If you need to make alterations or modify the plans, then you’ll need to purchase the AutoCAD files. We’ll go over modifying the plans in the next section.

If you’re not sure of what you need to buy talk to your builder and to the designer to make sure that you don’t waste money on something you don’t need.

What Your Plan Should Come With

When you purchase an actual plan to build your house it will come with:


When you purchase an actual plan (not a Bid Set), you will receive a license to build the house. Without a license, you will be building the house illegally and will have to pay fines or worse. So make sure you have this before proceeding.

Foundation Plan

The foundation plan shows the plan and design for the foundation of your house. The plan will either be a slab, crawlspace, or a basement and will include details such as footing layout, posts, beams, and other structural elements that are a part of your plan.

Floor Plan(s)

The floor plan will show the plan’s dimensions for rooms, doors, windows and walls from an aerial (looking from above) perspective.

Roof Plan

The roof plan will show the roof’s structure and shape as well as what type of roofing material should be used. It will also indicate where the chimney is, if there is one, as well as any other decorative elements in the roof’s design.

Exterior Elevation

Exterior Elevation plans are side shots of the house that show the height of the house as well as roof pitch degrees. It will also show what material should be used for the exterior of the house.

Building Section(s)*

These are like an MRI of the house from the side. They are essentially the house split down the middle to show interior heights and angles of the ceiling.

Electrical Plan(s)*

The electrical plans will show where fixtures, outlets, and switches should be located. These are typically not full electrical plans that show where wiring should be laid as that is usually dependent on your local code. Your builder, or contractor, should be able to determine where and how this is done without detailed plans.
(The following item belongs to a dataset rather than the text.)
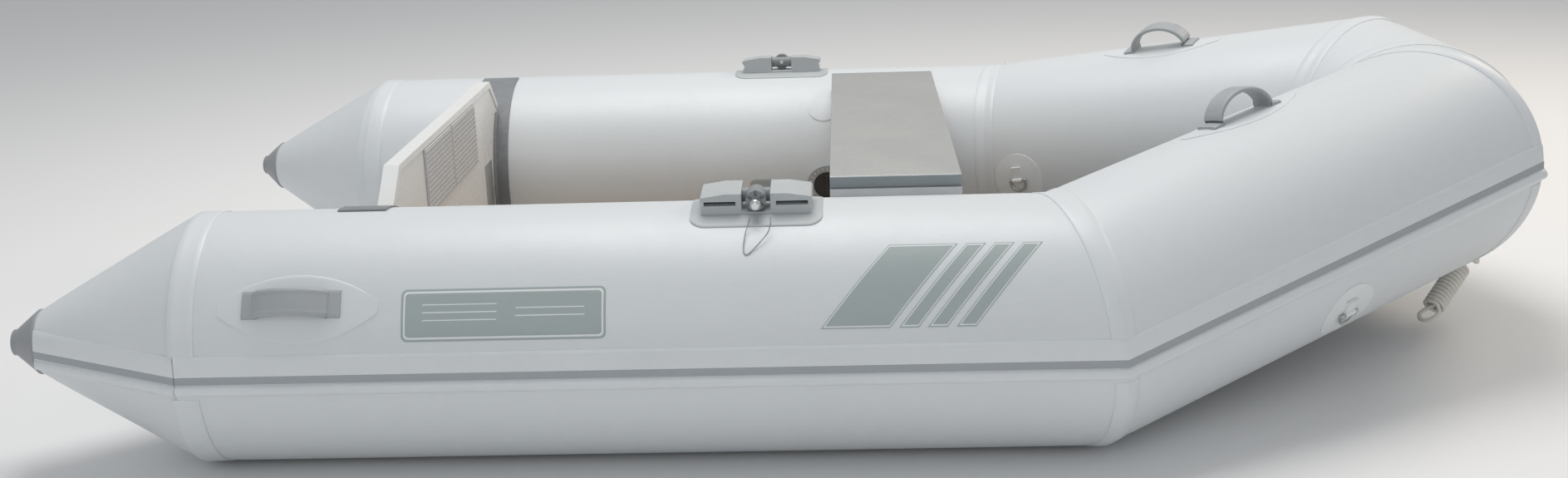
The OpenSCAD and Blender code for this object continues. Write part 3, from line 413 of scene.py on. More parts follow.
BOARD_PAINT = finish("board_paint", (0.84, 0.845, 0.84), (0.76, 0.765, 0.76), 0.26, 0.12, 7.0, 0.1,
                     GRAIN, 0.0003, 0.25, coat=0.3, Pebbles=300.0, Wave_Share=1.2)
TRIM_PLASTIC = finish("trim_plastic", (0.86, 0.87, 0.86), (0.72, 0.73, 0.72), 0.2, 0.2, 14.0, 0.1,
                      GRAIN, 0.0001, 0.2, Pebbles=900.0)
HOLDER_RUBBER = finish("holder_rubber", (0.20, 0.21, 0.225), (0.36, 0.38, 0.39), 0.5, 0.45, 14.0, 0.12,
                       GRAIN, 0.0003, 0.4, Pebbles=500.0)
PAD_PLASTIC = finish("pad_plastic", (0.58, 0.59, 0.60), (0.64, 0.65, 0.66), 0.5, 0.5, 20.0, 0.1,
                     GRAIN, 0.0003, 0.4, Pebbles=400.0)
PLATE_METAL = finish("plate_metal", (0.62, 0.64, 0.65), (0.50, 0.52, 0.53), 0.32, 0.4, 20.0, 0.15,
                     GRAIN, 0.0001, 0.2, metallic=0.9, Pebbles=900.0)
BLACK_PLASTIC = finish("black_plastic", (0.028, 0.029, 0.031), (0.07, 0.07, 0.07), 0.42, 0.4, 40.0, 0.12,
                       GRAIN, 0.0002, 0.35, Pebbles=900.0)
BENCH_METAL = finish("bench_metal", (0.60, 0.60, 0.58), (0.46, 0.46, 0.44), 0.38, 0.35, 9.0, 0.12,
                     GRAIN, 0.0001, 0.25, metallic=0.75, Pebbles=1200.0)
CHANNEL_METAL = finish("channel_metal", (0.50, 0.51, 0.52), (0.40, 0.41, 0.42), 0.35, 0.35, 14.0, 0.12,
                       GRAIN, 0.0001, 0.25, metallic=0.85, Pebbles=1200.0)
END_CAP_PLASTIC = finish("end_cap_plastic", (0.25, 0.28, 0.30), (0.32, 0.35, 0.36), 0.45, 0.4, 30.0, 0.12,
                         GRAIN, 0.0002, 0.4, Pebbles=700.0)
PAD_CLOTH = finish("oarlock_pad_cloth", (0.46, 0.49, 0.50), (0.56, 0.58, 0.59), 0.42, 0.3, 16.0, 0.1,
                   WEAVE, 0.0004, 0.3, Threads=200.0, Slack=0.4)
OARLOCK_PLASTIC = finish("oarlock_plastic", (0.47, 0.50, 0.51), (0.60, 0.62, 0.63), 0.38, 0.35, 22.0, 0.12,
                         GRAIN, 0.0002, 0.35, Pebbles=700.0)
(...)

Construction Notes and Details*

These plans show nuances of the plan’s design such as porches, stairs, roof details and more.

**PLEASE NOTE** – This may vary depending on the designer. We’ve placed an asterisk (*) on the above sections that are optional. If you have ordered a plan and believe you are missing a part of it check with your builder and designer.

How Many Plans You Need

The number of copies of your house plan you will need vary depending on your circumstance. It surprises many that most designers won’t allow you to make copies of your plan yourself. Copying house plans can actually be illegal depending on the designer’s contract and terms of service. So please make sure you check with your designers before copying anything.
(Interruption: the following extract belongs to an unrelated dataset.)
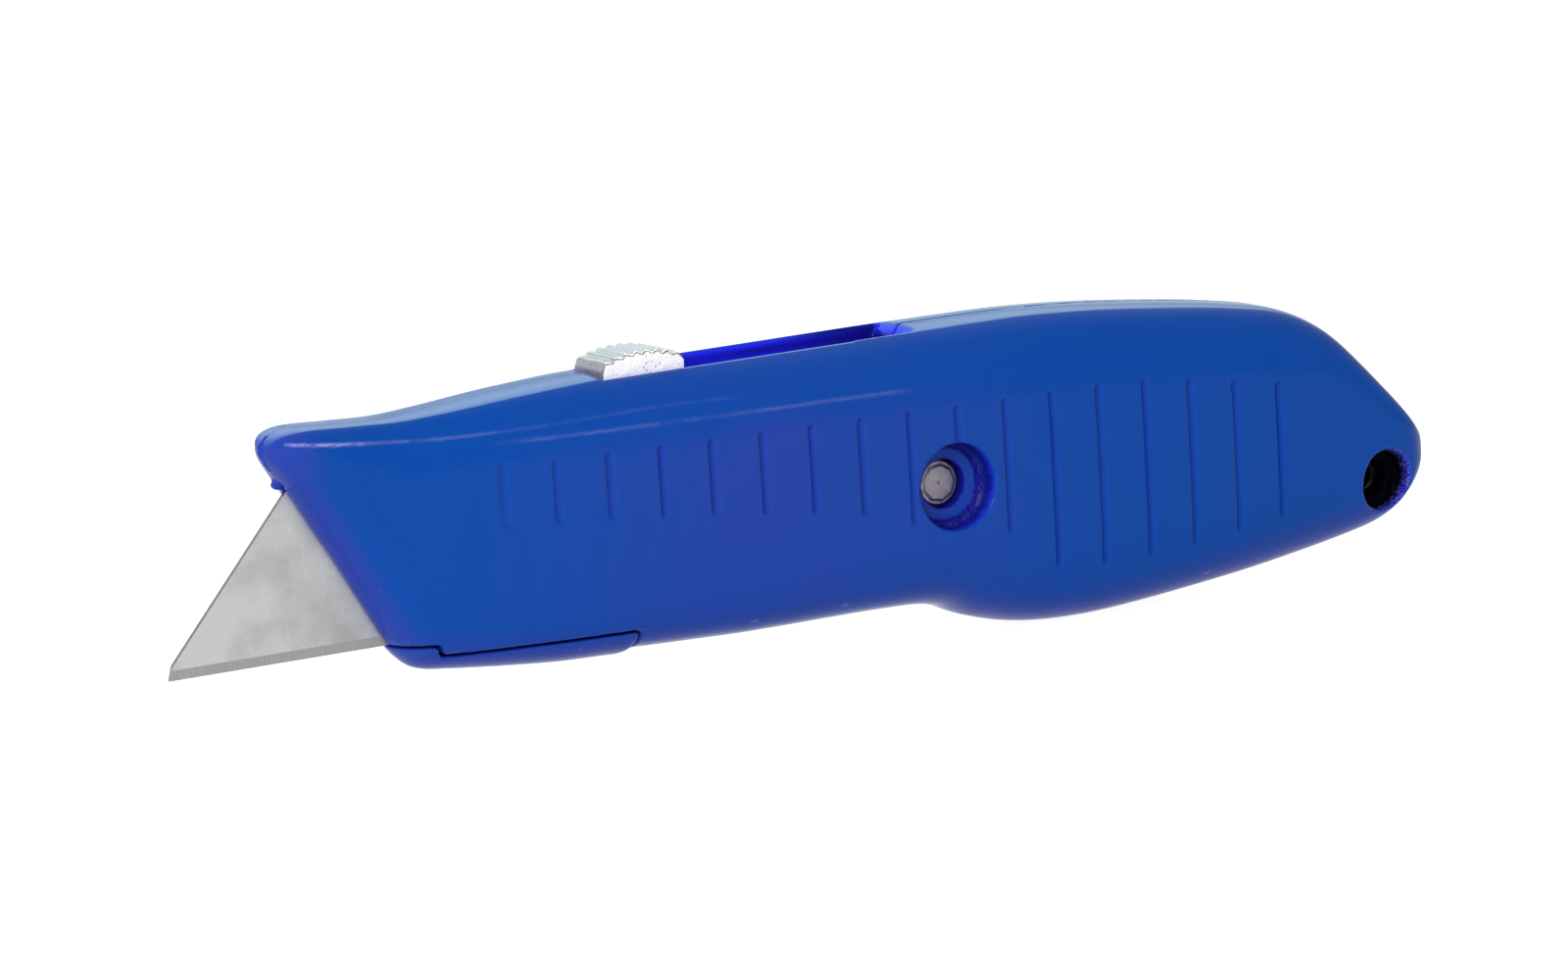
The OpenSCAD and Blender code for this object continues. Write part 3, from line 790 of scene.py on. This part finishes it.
blade = {"tip": (-155.7, -1.05), "length": 61, "height": 19, "thickness": 0.6, "angle": 48.7,
         "edgeHalf": 0.015, "tipRun": 0.55, "tipRise": 1.6, "bevel": 1.2, "notchOffset": 4.5,
         "notchWidth": 2.4, "notchDepth": 2.3, "play": 0.15, "brokenEdge": 0.04}
spares = {"place": (-64.5, -3.4), "tilt": 1.4, "gap": 0.06, "count": 5}


# Trapezoid with two notches in its back, its edge on X and its tip at the origin
def bladeOutline():
    run = blade["tipRun"] + (blade["height"] - blade["tipRise"]) / math.tan(math.radians(blade["angle"]))
    r = blade["notchWidth"] / 2
    points = [(0, 0), (blade["length"], 0), (blade["length"] - blade["tipRun"], blade["tipRise"]),
              (blade["length"] - run, blade["height"])]
    for s in (1, -1):
        middle = blade["length"] / 2 + s * blade["notchOffset"]
        points.append((middle + r, blade["height"]))
        points += [(middle + r * math.cos(a), blade["height"] - blade["notchDepth"] + r - r * math.sin(a))
                   for a in np.linspace(0, math.pi, 13)]
        points.append((middle - r, blade["height"]))
    points += [(run, blade["height"]), (blade["tipRun"], blade["tipRise"])]
    return points


# A blade with its tip at the origin: flat sides, ground edge and slightly broken back edges
def bladePiece(name):
    half = blade["thickness"] / 2
    piece = slab(bladeOutline(), -half, half)
    piece.name = name
    ground, thin = blade["bevel"], blade["edgeHalf"]
    profile = [(-thin, 0), (thin, 0), (half, ground), (half, 25), (-half, 25), (-half, ground)]
    carve(piece, prism(*([(x, y, z) for y, z in profile] for x in (-1, blade["length"] + 1))), "INTERSECT")
    bevelEdges(piece, blade["brokenEdge"], 1, 40)
    setMaterials(piece, bladeSteel, groundEdge, blankedEdge)
    for face in piece.data.polygons:
        slanted = 0.1 < abs(face.normal.z) < 0.6 and face.center.z < ground * mm
        face.material_index = 1 if slanted else 2 * (abs(face.normal.y) < 0.8)
    return piece


# Moves a blade's tip from the origin to this point
def placeAt(x, y, z):
    return Matrix.Translation(Vector((x, y, z)) * mm)


def makeBlades():
    cutter = bladePiece("cuttingBlade")
    cutter.data.transform(placeAt(blade["tip"][0], 0, blade["tip"][1]))
    assign(cutter, "slide", "blade")
    turn = Matrix.Rotation(math.radians(spares["tilt"]), 4, "Y")
    for i in range(1, spares["count"] + 1):
        spare = bladePiece(f"spareBlade{i}")
        y = (i - (spares["count"] + 1) / 2) * (blade["thickness"] + spares["gap"])
        spare.data.transform(placeAt(spares["place"][0], y, spares["place"][1]) @ turn)
        assign(spare, "casing", f"spare_blade_{i}")


button = {"front": -101.85, "length": 10.3, "halfWidth": 3.35, "archR": 13.2, "peak": 27.85, "ridges": 8,
          "ridgeHeight": 0.38, "frontTop": 25.95, "backTop": 26.4, "chamfer": 0.32, "chamferFrom": 24,
          "flange": (21.6, 22.5), "flangeHalf": 4.2, "flangeBeyond": 1.5, "postX": -96.3, "postR": 1.65,
          "postDepth": 3.2, "pitY": (0.0, 0.9), "pitZ": (24.9, 25.35), "pitDepth": 0.5, "voxel": 0.1,
          "smoothing": 3, "roughness": 0.03}
ridgeShape = ((0, 1), (0.3, 0.1), (0.42, 0), (0.95, 0.8))  # share along a ridge, depth below its crest


# Side view of the button: blunt front, an arch of sawtooth ridges, then the back
def buttonOutline():
    middle = button["front"] + button["length"] / 2
    span = math.asin(button["length"] / 2 / button["archR"])
    centre = button["peak"] - button["archR"]
    low = button["flange"][0]
    points = [(button["front"] + button["length"], low), (button["front"], low)]
    for k in range(button["ridges"]):
        for share, depth in ridgeShape:
            a = -span + 2 * span * (k + share) / button["ridges"]
            r = button["archR"] - button["ridgeHeight"] * depth
            points.append((middle + r * math.sin(a), centre + r * math.cos(a)))
    points[2] = (button["front"], button["frontTop"])
    points.append((button["front"] + button["length"], button["backTop"]))
    return points


# Sand-like unevenness of a bare casting, on its flat sides and front
def roughen(piece, height):
    p, n = pointsOf(piece), normalsOf(piece)
    rough = np.zeros(len(p))
    for scale, share in ((1.1, 0.5), (2.3, 0.3), (4.7, 0.2)):
        wave = sum(np.sin(scale * (p @ np.array(d)) + k) for k, d in
                   enumerate([(1.9, 0.7, 1.3), (-1.2, 1.6, 2.1), (2.4, -0.9, -1.1), (0.6, 2.2, -1.9)]))
        rough += share * wave / 2
    flat = fade(np.maximum(np.abs(n[:, 1]), np.abs(n[:, 0])), 0.7, 0.9)
    setPoints(piece, p + n * (rough * height * (0.25 + 0.75 * flat))[:, None])


def makeButton():
    front, back = button["front"], button["front"] + button["length"]
    half, chamfer, (low, high) = button["halfWidth"], button["chamfer"], button["flange"]
    lowered = [(x, z - chamfer if z > button["chamferFrom"] else z) for x, z in buttonOutline()]
    piece = slab(lowered, -half, half)
    add(piece, slab(buttonOutline(), chamfer - half, half - chamfer))
    piece.name = "thumbButton"
    beyond, wide = button["flangeBeyond"], button["flangeHalf"]
    add(piece, block((front - beyond, -wide, low), (back + beyond, wide, high)))
    carve(piece, post(button["postX"], 0, button["postR"], low - 1, low + button["postDepth"]))
    carve(piece, block((front - 1, button["pitY"][0], button["pitZ"][0]),
                       (front + button["pitDepth"], button["pitY"][1], button["pitZ"][1])))
    softenEdges(piece, button["voxel"], button["smoothing"])
    roughen(piece, button["roughness"])
    piece.data.shade_smooth()
    setMaterials(piece, buttonTop, buttonSide)
    for face in piece.data.polygons:
        face.material_index = int(abs(face.normal.y) > 0.85)
    assign(piece, "button", "thumb_button")


screw = {"x": -61.0, "z": 8.2, "shank": 2.6, "head": 4.2, "headY": (6.2, 8.6), "slotWidth": 1.2,
         "slotDepth": 1.2, "tip": 1.9, "tipY": -5.5, "tipSides": 9, "bevel": 0.06, "sharpAngle": 30,
         "recessFloor": -6.8, "recessFloorR": 4.4, "recessLedge": -7.8, "recessMouthR": 5.0,
         "recessDraft": 0.1, "shankGap": {-1: 0.15, 1: 0.2}, "headGap": 0.2}


# Clamp screw: slotted cheese head on the right, faceted tip with a centre mark in the recess on the left
def makeScrew():
    sx, sz, tipY = screw["x"], screw["z"], screw["tipY"]
    shank, head, (y0, y1) = screw["shank"], screw["head"], screw["headY"]
    profile = [(shank - 0.2, tipY - 0.25), (shank, tipY - 0.1), (shank, y0), (head - 0.2, y0),
               (head, y0 + 0.2), (head, y1 - 0.5), (head - 0.15, y1 - 0.2), (head - 0.5, y1)]
    piece = turned(profile, sx, sz, 72)
    piece.name = "bodyScrew"
    add(piece, turned([(screw["tip"], tipY - 0.5), (screw["tip"] + 0.12, tipY - 0.42),
                       (shank - 0.3, tipY - 0.22), (shank - 0.3, tipY + 0.5)], sx, sz, screw["tipSides"]))
    carve(piece, turned([(0.3, tipY - 0.6), (0.05, tipY - 0.38)], sx, sz, 24))
    half, beyond = screw["slotWidth"] / 2, head + 1.8
    carve(piece, block((sx - beyond, y1 - screw["slotDepth"], sz - half), (sx + beyond, y1 + 1, sz + half)))
    bevelEdges(piece, screw["bevel"], 2, 25)
    piece.data.shade_smooth()
    piece.data.set_sharp_from_angle(angle=math.radians(screw["sharpAngle"]))
    setMaterials(piece, screwSteel)
    assign(piece, "casing", "body_screw")


castHalf("leftHalf", -1)
castHalf("rightHalf", 1)
makeBlades()
print("blades made")
makeButton()
print("button made")
makeScrew()
for node, material in (("blade_carrier", carrierMetal), ("button_spring", springSteel)):
    setMaterials(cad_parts[node], material)
print("screw, carrier and spring made")

stage = {"size": 6.0, "glow": (0.53, 0.95), "paper": (0.36, 0.36, 0.36, 1), "shade": (0.32, 0.32, 0.32, 1)}


def makeFloor():
    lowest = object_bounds()[0][2] / mm
    corners = np.array([(-1, -1, 0), (1, -1, 0), (1, 1, 0), (-1, 1, 0)]) * 500 * stage["size"]
    floor = meshPiece("studioFloor", corners + np.array([0, 0, lowest]), [(0, 1, 2, 3)])
    material, tree, shader = newMaterial("floorPaper", Roughness=0.9, Specular_IOR_Level=0.0,
                                         Emission_Color=(1, 1, 1, 1))
    seen = addNode(tree, "ShaderNodeLightPath")
    glow = rangeOf(tree, seen.outputs["Is Camera Ray"], *stage["glow"])
    tree.links.new(glow, shader.inputs["Emission Strength"])
    grain = useGroup(tree, grainGroup, Scale=60.0, Fine_Scale=400.0)
    tree.links.new(mixColor(tree, grain.outputs["Height"], stage["paper"], stage["shade"]),
                   shader.inputs["Base Color"])
    floor.data.materials.append(material)


makeFloor()

view = {"azimuth": -30.5, "elevation": 10.0, "roll": 3.3, "distance": 0.86, "lens": 176.1,
        "target": (-77.76, 0, 9.0)}


def placeCamera():
    a, e, r = (math.radians(view[k]) for k in ("azimuth", "elevation", "roll"))
    back = Vector((math.sin(a) * math.cos(e), -math.cos(a) * math.cos(e), math.sin(e)))
    level = Vector((math.cos(a), math.sin(a), 0))
    right = level * math.cos(r) - back.cross(level) * math.sin(r)
    up = back.cross(right)
    camera = bpy.data.objects.new("camera", bpy.data.cameras.new("camera"))
    camera.data.lens = view["lens"]
    camera.data.sensor_width = 36
    camera.data.clip_start = 0.01
    spot = Vector(view["target"]) * mm + back * view["distance"]
    camera.matrix_world = Matrix((right, up, back)).transposed().to_4x4()
    camera.matrix_world.translation = spot
    bpy.context.scene.collection.objects.link(camera)
    bpy.context.scene.camera = camera


keyLamp = {"place": (-0.75, -0.55, 0.5), "aim": (-0.07, 0, 0.01), "size": (0.5, 0.5), "watts": 7.5}


def keyLight():
    lamp = bpy.data.lights.new("keyLight", "AREA")
    lamp.shape = "RECTANGLE"
    lamp.size, lamp.size_y = keyLamp["size"]
    lamp.energy = keyLamp["watts"]
    made = bpy.data.objects.new("keyLight", lamp)
    made.location = keyLamp["place"]
    away = Vector(keyLamp["place"]) - Vector(keyLamp["aim"])
    made.rotation_euler = away.to_track_quat("Z", "Y").to_euler()
    bpy.context.scene.collection.objects.link(made)


# A tent that is bright behind and above the knife, and dimmer on the camera's side
def lightTent():
    tent = {"front": (0.52, 0.52, 0.52, 1), "low": (0.75, 0.92, 0.9, 1), "high": (3.1, 4.1, 3.7, 1),
            "edge": (0.56, 0.61), "lean": -0.6, "leanFrom": 0.4, "leanTo": 0.54, "climb": (0.2, 0.62)}
    world = bpy.data.worlds.new("lightTent")
    bpy.context.scene.world = world
    world.use_nodes = True
    tree = world.node_tree
    place = addNode(tree, "ShaderNodeTexCoord")
    parts = addNode(tree, "ShaderNodeSeparateXYZ")
    tree.links.new(place.outputs["Generated"], parts.inputs[0])
    lean = addNode(tree, "ShaderNodeMath", operation="MULTIPLY_ADD")
    sideways = rangeOf(tree, parts.outputs["X"], 0.0, tent["leanTo"] - tent["leanFrom"], tent["leanFrom"],
                       tent["leanTo"])
    tree.links.new(sideways, lean.inputs[0])
    lean.inputs[1].default_value = tent["lean"]
    tree.links.new(parts.outputs["Y"], lean.inputs[2])
    behind = rangeOf(tree, lean.outputs[0], 0.0, 1.0, *tent["edge"])
    level = rangeOf(tree, parts.outputs["Z"], 0.0, 1.0, *tent["climb"])
    glow = mixColor(tree, behind, tent["front"], mixColor(tree, level, tent["low"], tent["high"]))
    seen = addNode(tree, "ShaderNodeLightPath")
    tree.links.new(mixColor(tree, seen.outputs["Is Camera Ray"], glow, (1, 1, 1, 1)),
                   tree.nodes["Background"].inputs["Color"])


placeCamera()
lightTent()
keyLight()
bpy.context.scene.view_settings.view_transform = "Standard"
print("stage, light and camera ready")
Most designers will not allow you to have an electronic copy of the plans unless it’s an AutoCAD file. This is to protect their hard work in making the plan and prevent others from stealing it to either monetize it or not have to pay for it. Most plans will be mailed directly to you.

You will typically need between 5 – 10 plans in order to have your house built. You’ll have to give plans to your builder, to the local government, and other parties to have your house built. This is why most home stock plan providers offer 5 and 8 Sets and then offer individual plans from there in case you need them. In order to figure out how many you need, talk to your builder.

Modifying Your Plan

There’s a good chance that the stock plan you have will need to be modified due to local codes and ordinances, HOA rules, and maybe your own desires. If you find yourself in this situation you have a few options. You can contact the designer directly and ask them to modify it for you or you can hire a third party to do it. Some builders/contractors will be able to do this as well.

What Types Of Modifications Can I Make?

Really, the sky’s the limit if your budget fits (see the next question for costs). You can modify everything from small code changes to removing everything and rebuilding the house around the kitchen you love. However, that can become extremely expensive.

As a general rule, most people will want to buy a plan that is almost perfect and make adjustments to that plan. If you are only making simple changes, then look into what is called redlining. Redlining is when you use an existing plan and make modifications in red ink. It’s typically the cheapest method of plan modifications. However, if you want to do more than move just a window, or expand a room by a couple of feet, you’ll need to have the plans adjusted.

How Much Does Modifying A Home Plan Cost?

The cost to modify the plan is typically not prohibitive and your house plan designer, or third party, can give you a quote on how much it will cost to change the plan. Expect to pay a couple of hundred dollars for minor changes, five hundred to a thousand dollars for small changes, one thousand to two thousand for medium changes, and then over two thousand for large changes.

Modifying For Local Codes

If you need to modify your plan for local codes, chances are that your designer won’t be able to do it simply because they won’t be familiar with the codes. You’ll be better off finding a local architect to make changes to the plans.

What About Mechanical, Plumbing, and Electrical?

Detailed mechanical, plumbing, and electrical plans are typically not included and you will likely not need them. These will be done by your Builder, or Contractors, and will vary depending on the local codes of where you live.

In order to modify your plan, make sure that you have the AutoCAD files. If you do not have the AutoCAD files for your house plan then you’ll need to purchase them.

Getting A Quote For Your House

Once you’ve bought your stock home plan or PDF Bid Set you can get a quote on a house.

Choosing The Right Builder

We recommend getting quotes from 3 to 5 builders in order to get a range of offers. This will allow you to see how much your house will cost based on demand instead of letting one builder set a price. We recommend not choosing the highest or lowest bidder but the decision is up to you (obviously).

Creating A Home Plan Package

Before you contact your builder, gather everything you have created here and make a package for your builder. The package should include:

  1. House Plan or PDF Bid Set
    • Foundation Plan
    • Floor Plan(s)
    • Roof Plan
    • Exterior Elevation
    • Building Section(s)*
    • Electrical Plan(s)*
    • Construction Notes and Details*
  2. Any desired modifications
  3. Desired lot
  4. Address
  5. Dimensions and Size

Having this upfront will allow your builder to get back to you quickly with a bid.

Finding Custom Home Builders

A lot of the mainstream builders will not build a home that is not of their designs. So you’ll have to look around for a company that will allow you to do that. We’ve found that the greatest resource for that is your local NAHB (National Association of Home Builders) and getting a list from them.

Build Your Home

The last step is to pull the trigger and build your home! After this, the process for building a home with a stock plan is identical to building a home in a new neighborhood.